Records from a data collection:
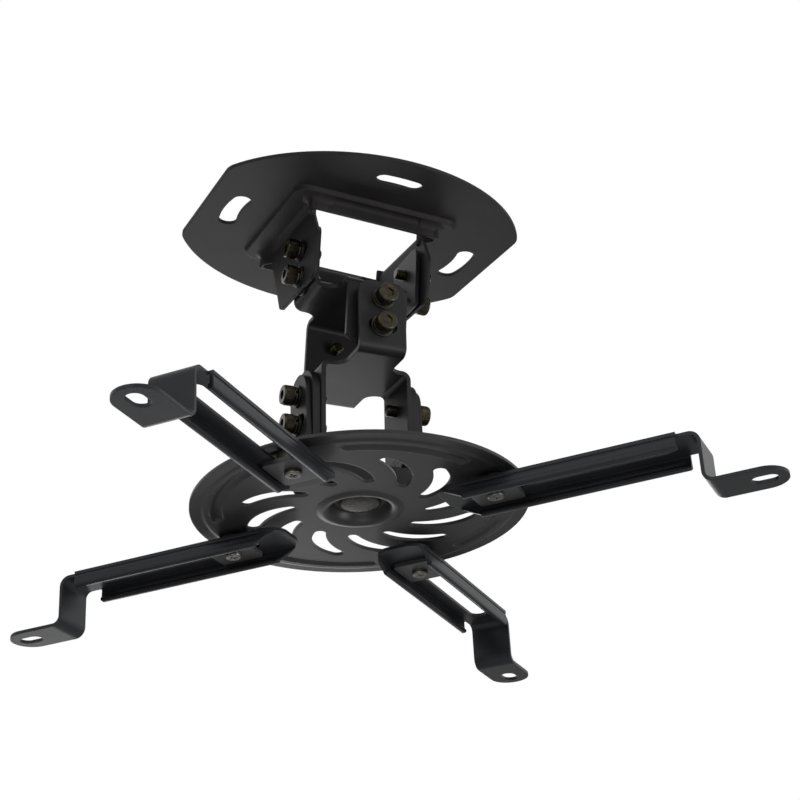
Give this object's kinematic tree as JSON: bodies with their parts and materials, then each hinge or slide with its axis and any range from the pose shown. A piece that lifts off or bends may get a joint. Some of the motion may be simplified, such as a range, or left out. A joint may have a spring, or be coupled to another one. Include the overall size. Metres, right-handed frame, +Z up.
{
  "type": "projector ceiling mount",
  "caption": "Ceiling mount with a slotted plate, a tilting cross-bracket column and a round plate that carries adjustable arms with slotted tabs.",
  "frame": {"origin": "middle of the ceiling plate's top face, where it meets the ceiling", "axes": "+Z up into the ceiling, X across the plate between its two ears, -Y to the front"},
  "size_m": [0.2741, 0.266, 0.1932],
  "materials": {
    "black_plate": "satin black powder coat",
    "black_bracket": "satin black powder coat",
    "black_arm": "satin black powder coat",
    "black_steel": "black oxide steel",
    "dark_screw": "dark zinc plated steel"
  },
  "bodies": {
    "ceiling": {"ceiling_plate": "black_plate"},
    "upper_bracket_body": {"upper_bracket": "black_bracket", "middle_bolt_back_pivot": "black_steel", "middle_bolt_back_slot": "black_steel", "middle_bolt_front_pivot": "black_steel", "middle_bolt_front_slot": "black_steel", "middle_spring_washers": "black_steel", "middle_washers": "black_steel", "spacer_disc_back": "black_steel", "spacer_disc_front": "black_steel", "spacer_disc_left": "black_steel", "spacer_disc_right": "black_steel", "upper_bolt_left_pivot": "black_steel", "upper_bolt_left_slot": "black_steel", "upper_bolt_right_pivot": "black_steel", "upper_bolt_right_slot": "black_steel", "upper_spring_washers": "black_steel", "upper_washers": "black_steel"},
    "lower_bracket_body": {"lower_bracket": "black_bracket", "friction_plate_left": "black_bracket", "friction_plate_right": "black_bracket", "lower_bolt_left_pivot": "black_steel", "lower_bolt_left_slot": "black_steel", "lower_bolt_right_pivot": "black_steel", "lower_bolt_right_slot": "black_steel", "lower_spring_washers": "black_steel", "lower_washers": "black_steel"},
    "yoke": {"swivel_yoke": "black_bracket", "centre_rivet": "black_steel", "swivel_washer": "black_steel"},
    "arm_plate_body": {"arm_plate": "black_plate"},
    "clamp_1": {"arm_spacer_1": "black_steel", "clamp_plate_1": "black_arm", "clamp_screw_1": "dark_screw", "clamp_nut_1": "black_steel"},
    "arm_1_body": {"arm_1": "black_arm"},
    "clamp_2": {"arm_spacer_2": "black_steel", "clamp_plate_2": "black_arm", "clamp_screw_2": "dark_screw", "clamp_nut_2": "black_steel"},
    "arm_2_body": {"arm_2": "black_arm"},
    "clamp_3": {"arm_spacer_3": "black_steel", "clamp_plate_3": "black_arm", "clamp_screw_3": "dark_screw", "clamp_nut_3": "black_steel"},
    "arm_3_body": {"arm_3": "black_arm"},
    "clamp_4": {"arm_spacer_4": "black_steel", "clamp_plate_4": "black_arm", "clamp_screw_4": "dark_screw", "clamp_nut_4": "black_steel"},
    "arm_4_body": {"arm_4": "black_arm"}
  },
  "joints": [
    {"name": "upper_tilt", "type": "hinge", "parent": "ceiling", "child": "upper_bracket_body", "pos_m": [0, -0.0175, -0.0357], "axis": [1, 0, 0], "range_deg": [-10.9, 19.1]},
    {"name": "middle_roll", "type": "hinge", "parent": "upper_bracket_body", "child": "lower_bracket_body", "pos_m": [0, -0.01891, -0.05535], "axis": [0, 0.9974, -0.0715], "range_deg": [-11.8, 18.2]},
    {"name": "lower_tilt", "type": "hinge", "parent": "lower_bracket_body", "child": "yoke", "pos_m": [0.00209, -0.02158, -0.0926], "axis": [0.9984, 0.004, 0.0557], "range_deg": [-10.9, 19.1]},
    {"name": "swivel", "type": "hinge", "parent": "yoke", "child": "arm_plate_body", "pos_m": [0.00486, -0.02868, -0.14181], "axis": [-0.0557, 0.1425, 0.9882], "continuous": true},
    {"name": "arm_1_swing", "type": "hinge", "parent": "arm_plate_body", "child": "clamp_1", "pos_m": [0.05066, 0.01253, -0.14517], "axis": [-0.0557, 0.1425, 0.9882], "range_deg": [-15, 15]},
    {"name": "arm_1_slide", "type": "slide", "parent": "clamp_1", "child": "arm_1_body", "axis": [0.7423, 0.6678, -0.0545], "range_m": [-0.0159, 0.0073]},
    {"name": "arm_2_swing", "type": "hinge", "parent": "arm_plate_body", "child": "clamp_2", "pos_m": [-0.03634, 0.0164, -0.15063], "axis": [-0.0557, 0.1425, 0.9882], "range_deg": [-15, 15]},
    {"name": "arm_2_slide", "type": "slide", "parent": "clamp_2", "child": "arm_2_body", "axis": [-0.6677, 0.7306, -0.143], "range_m": [-0.0132, 0.01]},
    {"name": "arm_3_swing", "type": "hinge", "parent": "arm_plate_body", "child": "clamp_3", "pos_m": [-0.04094, -0.06988, -0.13845], "axis": [-0.0557, 0.1425, 0.9882], "range_deg": [-15, 15]},
    {"name": "arm_3_slide", "type": "slide", "parent": "clamp_3", "child": "arm_3_body", "axis": [-0.7423, -0.6678, 0.0545], "range_m": [-0.0217, 0.0015]},
    {"name": "arm_4_swing", "type": "hinge", "parent": "arm_plate_body", "child": "clamp_4", "pos_m": [0.04606, -0.07375, -0.13299], "axis": [-0.0557, 0.1425, 0.9882], "range_deg": [-15, 15]},
    {"name": "arm_4_slide", "type": "slide", "parent": "clamp_4", "child": "arm_4_body", "axis": [0.6677, -0.7306, 0.143], "range_m": [-0.0189, 0.0043]}
  ]
}
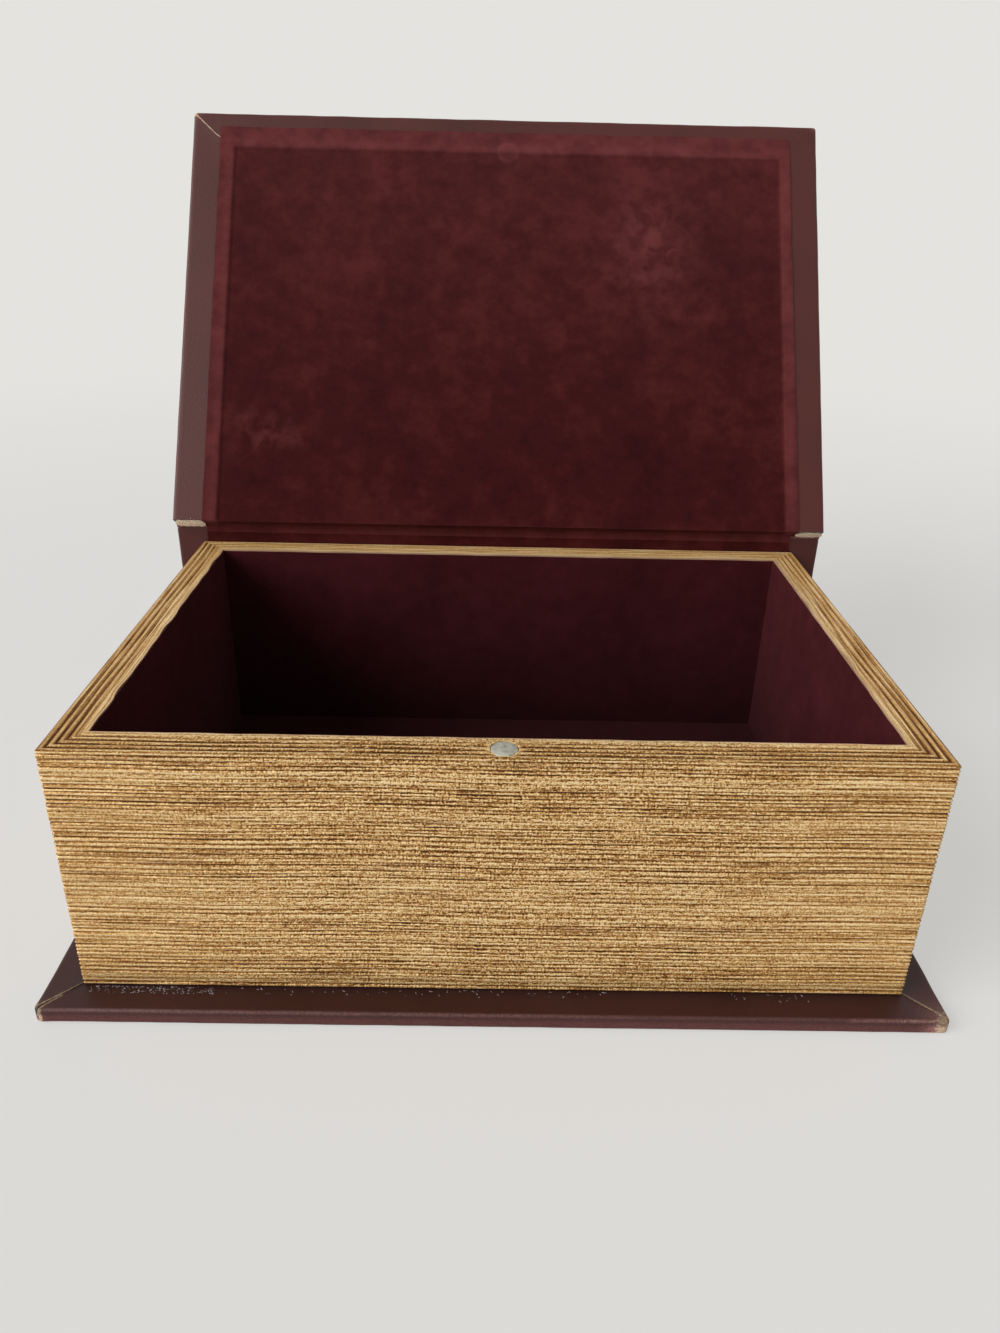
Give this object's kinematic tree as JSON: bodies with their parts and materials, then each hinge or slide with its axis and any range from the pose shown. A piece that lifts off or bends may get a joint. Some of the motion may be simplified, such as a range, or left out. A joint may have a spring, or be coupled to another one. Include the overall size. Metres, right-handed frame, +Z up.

# REQUIRED TASK
Reproduce the listing above verbatim, from first line to last.

# EXERCISE ANSWER
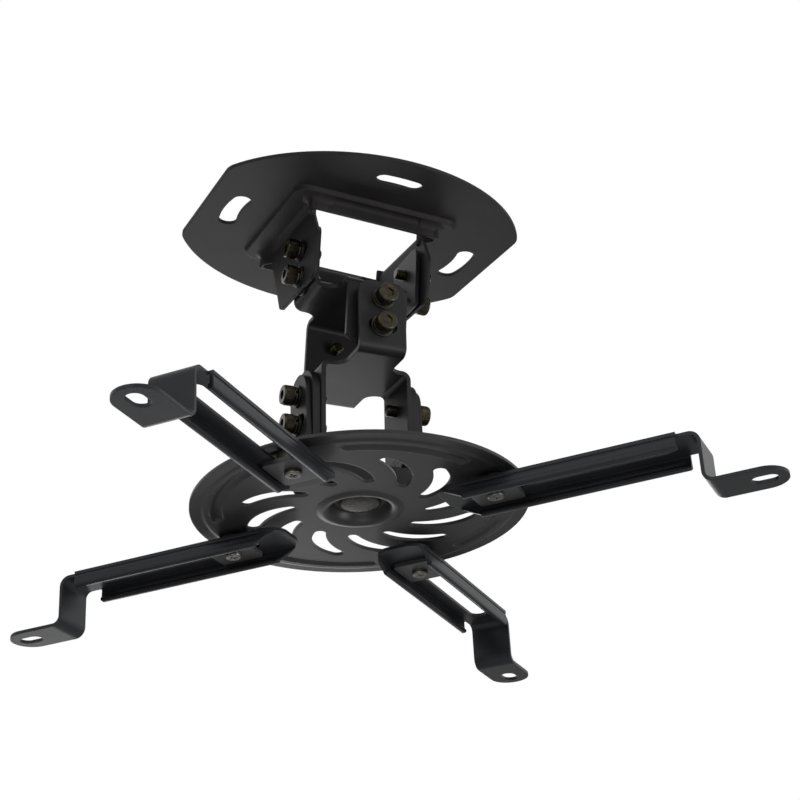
Give this object's kinematic tree as JSON: bodies with their parts and materials, then each hinge or slide with its axis and any range from the pose shown. A piece that lifts off or bends may get a joint. Some of the motion may be simplified, such as a range, or left out. A joint may have a spring, or be coupled to another one. Include the overall size. Metres, right-handed frame, +Z up.
{
  "type": "projector ceiling mount",
  "caption": "Ceiling mount with a slotted plate, a tilting cross-bracket column and a round plate that carries adjustable arms with slotted tabs.",
  "frame": {"origin": "middle of the ceiling plate's top face, where it meets the ceiling", "axes": "+Z up into the ceiling, X across the plate between its two ears, -Y to the front"},
  "size_m": [0.2741, 0.266, 0.1932],
  "materials": {
    "black_plate": "satin black powder coat",
    "black_bracket": "satin black powder coat",
    "black_arm": "satin black powder coat",
    "black_steel": "black oxide steel",
    "dark_screw": "dark zinc plated steel"
  },
  "bodies": {
    "ceiling": {"ceiling_plate": "black_plate"},
    "upper_bracket_body": {"upper_bracket": "black_bracket", "middle_bolt_back_pivot": "black_steel", "middle_bolt_back_slot": "black_steel", "middle_bolt_front_pivot": "black_steel", "middle_bolt_front_slot": "black_steel", "middle_spring_washers": "black_steel", "middle_washers": "black_steel", "spacer_disc_back": "black_steel", "spacer_disc_front": "black_steel", "spacer_disc_left": "black_steel", "spacer_disc_right": "black_steel", "upper_bolt_left_pivot": "black_steel", "upper_bolt_left_slot": "black_steel", "upper_bolt_right_pivot": "black_steel", "upper_bolt_right_slot": "black_steel", "upper_spring_washers": "black_steel", "upper_washers": "black_steel"},
    "lower_bracket_body": {"lower_bracket": "black_bracket", "friction_plate_left": "black_bracket", "friction_plate_right": "black_bracket", "lower_bolt_left_pivot": "black_steel", "lower_bolt_left_slot": "black_steel", "lower_bolt_right_pivot": "black_steel", "lower_bolt_right_slot": "black_steel", "lower_spring_washers": "black_steel", "lower_washers": "black_steel"},
    "yoke": {"swivel_yoke": "black_bracket", "centre_rivet": "black_steel", "swivel_washer": "black_steel"},
    "arm_plate_body": {"arm_plate": "black_plate"},
    "clamp_1": {"arm_spacer_1": "black_steel", "clamp_plate_1": "black_arm", "clamp_screw_1": "dark_screw", "clamp_nut_1": "black_steel"},
    "arm_1_body": {"arm_1": "black_arm"},
    "clamp_2": {"arm_spacer_2": "black_steel", "clamp_plate_2": "black_arm", "clamp_screw_2": "dark_screw", "clamp_nut_2": "black_steel"},
    "arm_2_body": {"arm_2": "black_arm"},
    "clamp_3": {"arm_spacer_3": "black_steel", "clamp_plate_3": "black_arm", "clamp_screw_3": "dark_screw", "clamp_nut_3": "black_steel"},
    "arm_3_body": {"arm_3": "black_arm"},
    "clamp_4": {"arm_spacer_4": "black_steel", "clamp_plate_4": "black_arm", "clamp_screw_4": "dark_screw", "clamp_nut_4": "black_steel"},
    "arm_4_body": {"arm_4": "black_arm"}
  },
  "joints": [
    {"name": "upper_tilt", "type": "hinge", "parent": "ceiling", "child": "upper_bracket_body", "pos_m": [0, -0.0175, -0.0357], "axis": [1, 0, 0], "range_deg": [-10.9, 19.1]},
    {"name": "middle_roll", "type": "hinge", "parent": "upper_bracket_body", "child": "lower_bracket_body", "pos_m": [0, -0.01891, -0.05535], "axis": [0, 0.9974, -0.0715], "range_deg": [-11.8, 18.2]},
    {"name": "lower_tilt", "type": "hinge", "parent": "lower_bracket_body", "child": "yoke", "pos_m": [0.00209, -0.02158, -0.0926], "axis": [0.9984, 0.004, 0.0557], "range_deg": [-10.9, 19.1]},
    {"name": "swivel", "type": "hinge", "parent": "yoke", "child": "arm_plate_body", "pos_m": [0.00486, -0.02868, -0.14181], "axis": [-0.0557, 0.1425, 0.9882], "continuous": true},
    {"name": "arm_1_swing", "type": "hinge", "parent": "arm_plate_body", "child": "clamp_1", "pos_m": [0.05066, 0.01253, -0.14517], "axis": [-0.0557, 0.1425, 0.9882], "range_deg": [-15, 15]},
    {"name": "arm_1_slide", "type": "slide", "parent": "clamp_1", "child": "arm_1_body", "axis": [0.7423, 0.6678, -0.0545], "range_m": [-0.0159, 0.0073]},
    {"name": "arm_2_swing", "type": "hinge", "parent": "arm_plate_body", "child": "clamp_2", "pos_m": [-0.03634, 0.0164, -0.15063], "axis": [-0.0557, 0.1425, 0.9882], "range_deg": [-15, 15]},
    {"name": "arm_2_slide", "type": "slide", "parent": "clamp_2", "child": "arm_2_body", "axis": [-0.6677, 0.7306, -0.143], "range_m": [-0.0132, 0.01]},
    {"name": "arm_3_swing", "type": "hinge", "parent": "arm_plate_body", "child": "clamp_3", "pos_m": [-0.04094, -0.06988, -0.13845], "axis": [-0.0557, 0.1425, 0.9882], "range_deg": [-15, 15]},
    {"name": "arm_3_slide", "type": "slide", "parent": "clamp_3", "child": "arm_3_body", "axis": [-0.7423, -0.6678, 0.0545], "range_m": [-0.0217, 0.0015]},
    {"name": "arm_4_swing", "type": "hinge", "parent": "arm_plate_body", "child": "clamp_4", "pos_m": [0.04606, -0.07375, -0.13299], "axis": [-0.0557, 0.1425, 0.9882], "range_deg": [-15, 15]},
    {"name": "arm_4_slide", "type": "slide", "parent": "clamp_4", "child": "arm_4_body", "axis": [0.6677, -0.7306, 0.143], "range_m": [-0.0189, 0.0043]}
  ]
}
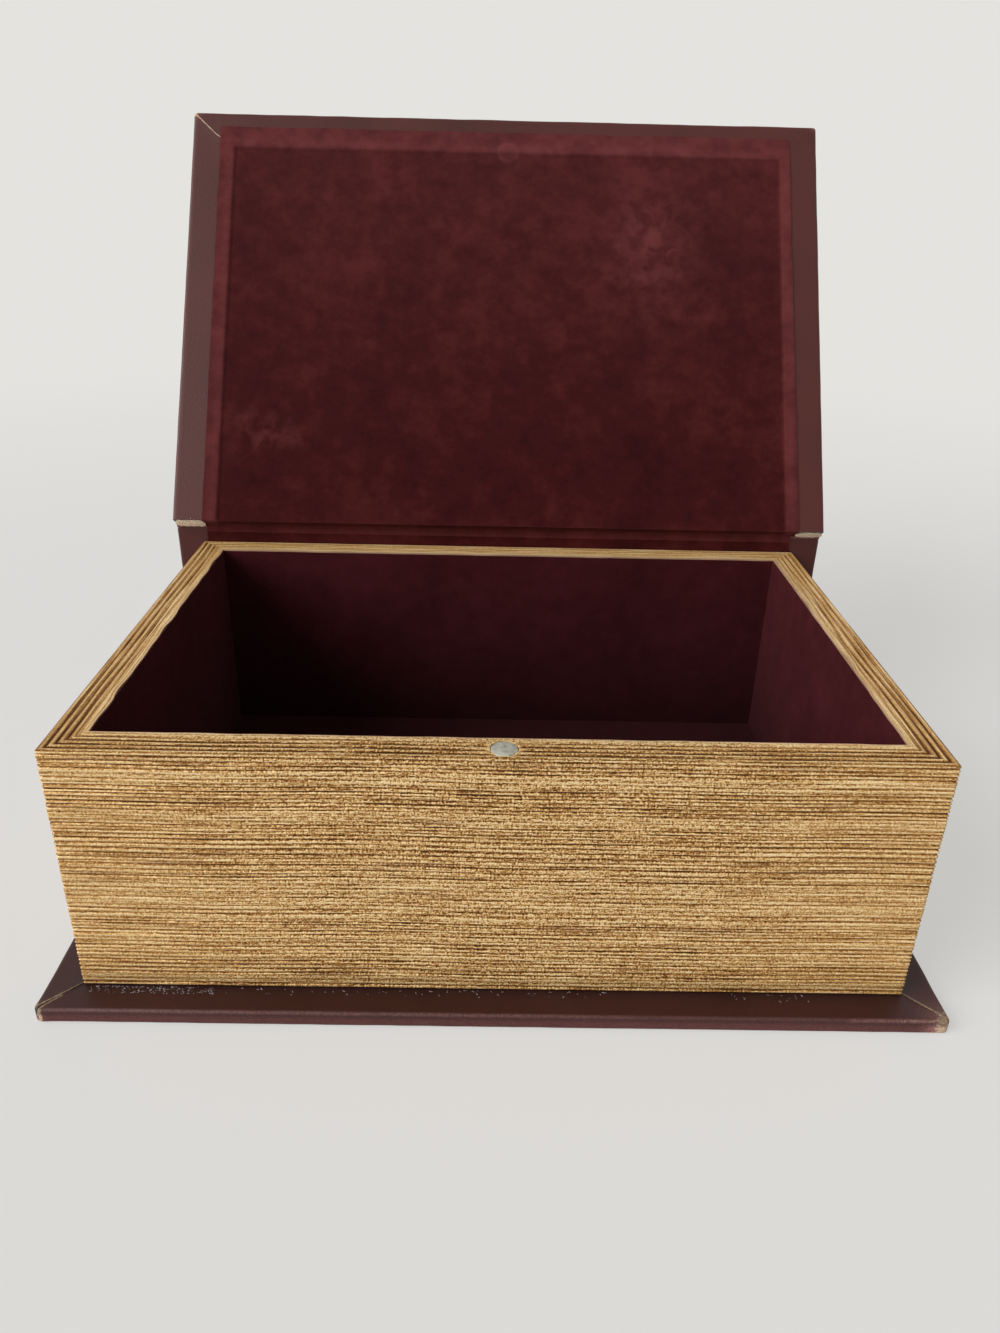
Give this object's kinematic tree as JSON: bodies with their parts and materials, then each hinge or slide with its axis and any range from the pose shown. A piece that lifts off or bends may get a joint. Some of the motion may be simplified, such as a range, or left out. A joint may have a spring, or be coupled to another one. Include the overall size. Metres, right-handed frame, +Z up.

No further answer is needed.